2022年3月2日水曜日

ロシアのウクライナ侵攻をめぐる国連総会の緊急特別会合

https://www.nikkei.com/article/DGXZQOGN010K90R00C22A3000000/?unlock=1 【ニューヨーク=白岩ひおな】ロシアのウクライナ侵攻をめぐる国連総会の緊急特別会合が2月28日、開幕した。常任理事国のロシアの拒否権で安保理の機能が低下していることを踏まえ、西側各国がロシアへの圧力を高めるために開催を働きかけた。安保理の要請による緊急特別会合は40年ぶりで、ロシアによる侵攻を非難する国際世論をどれだけ高められるかが焦点となる。 数日に及ぶ会合では110カ国超が演説する予定で、その後決議を採択する見通しだ。28日にはウクライナとロシアを含む45カ国が演説した。「ウクライナが生き残れなければ、次に民主主義が陥落しても不思議ではない」。ウクライナのキスリツァ国連大使はこう訴え、ウクライナ侵攻をめぐる決議案に賛成票を投じるよう各国に訴えた。 国連総会の緊急特別会合は、25日の安保理会合でロシアが拒否権を発動し、ウクライナ侵攻をめぐる決議案が否決されたため、安保理での採決を経て招集された。1950年の朝鮮戦争時に旧ソ連の拒否権を抑える狙いで国連総会で採択された「平和のための結集」決議に基づく措置だ。安保理の意見が一致せず、侵略への対応など国際社会の平和と安全の維持が困難になった場合に講じられる。 安保理で採決するか、国連加盟国の過半数の賛同を経て招集される。招集された例は今回を含めて11回しかなく、安保理による招集は82年以来だ。当時、イスラエルによるゴラン高原の併合に対し、イスラエルを非難する決議案が米国の拒否権発動で廃案になったことを受けて招集された。
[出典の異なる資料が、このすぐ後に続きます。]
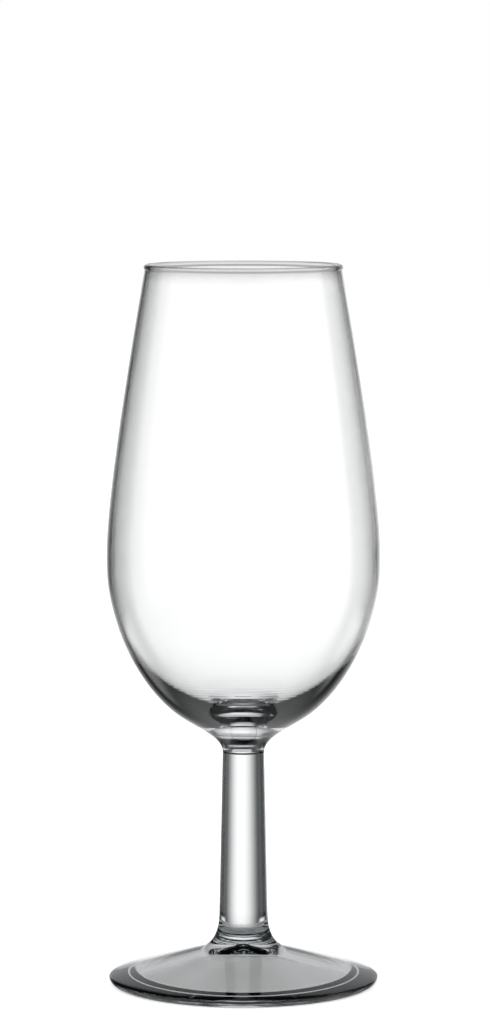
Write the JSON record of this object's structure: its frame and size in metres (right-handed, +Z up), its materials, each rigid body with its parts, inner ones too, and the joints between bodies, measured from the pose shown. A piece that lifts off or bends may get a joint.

総会決議に法的拘束力はないが、常任理事国には拒否権はなく、ロシアが反対票を投じても採択を妨げられることはない。 「プーチンの戦争を終わらせろ」「今すぐ制裁を」とメッセージを掲げるトラック(28日、ニューヨークの国連本部前)=ロイター 焦点は、採択にあたってより多くの加盟国の賛成票を集め、国際社会におけるロシアの孤立を際立たせられるかどうかだ。日本経済新聞が28日に入手した決議案は、核戦力の準備態勢を強化するロシアの決定を非難し、ロシア軍の即時無条件の撤退を求めている。 米欧など各国は働きかけを強める。「棄権は力こそが正しいという主張を認めることになる、不名誉な選択肢だ」。フランスのドリビエール国連大使は28日の演説でクギを刺した。オーストリアのマルシク大使も「誠実で良き友は、友が違法かつ邪悪な行為に手を染めたとき、言うべきことを言い、なすべきことをなすものだ」と述べ、ロシアと関係の深い国にも歩み寄りを求めた。 ただ、各国の立場にはなお隔たりがある。インドのティルムルティ国連大使は28日の演説で「外交の道に戻るほか選択肢はない」と主張。決議案への言及は避けた。インドは2021年12月にロシアと10年間の軍事協力を締結したばかりで、同国産の兵器を大量に調達している。 中国の張軍国連大使は「新たな冷戦をあおっても何も得られない」と発言する一方、「一国の安全保障が他国の安全保障を犠牲に成り立ってはならない」と強調した。「状況はわれわれが望まないところまで発展している」と述べ、全ての当事者に自制と外交努力を促した。 ロシアを支持するシリアのバッサム・サバーフ大使は、ウクライナでのロシアの行動を「正当な安全保障上の懸念」に基づくものだと擁護した。各国による経済制裁を念頭に「一方的な強制措置は火に油を注ぎ、地域の人々に害を与えているだけだ」と非難する。 加盟国の温度差は、14年のロシアによるクリミア半島への侵攻時の構図を想起させる。当時、通常の国連総会の会合で「ロシアによる併合は無効」とする決議が賛成多数で採択された。賛成票を投じたのは米英やトルコなど100カ国。ロシアやシリアなど11カ国は反対し、中国やインドなど58カ国は棄権した。当時の非難決議と比べて今回、どれほど賛成票が増えるかも注目点になる。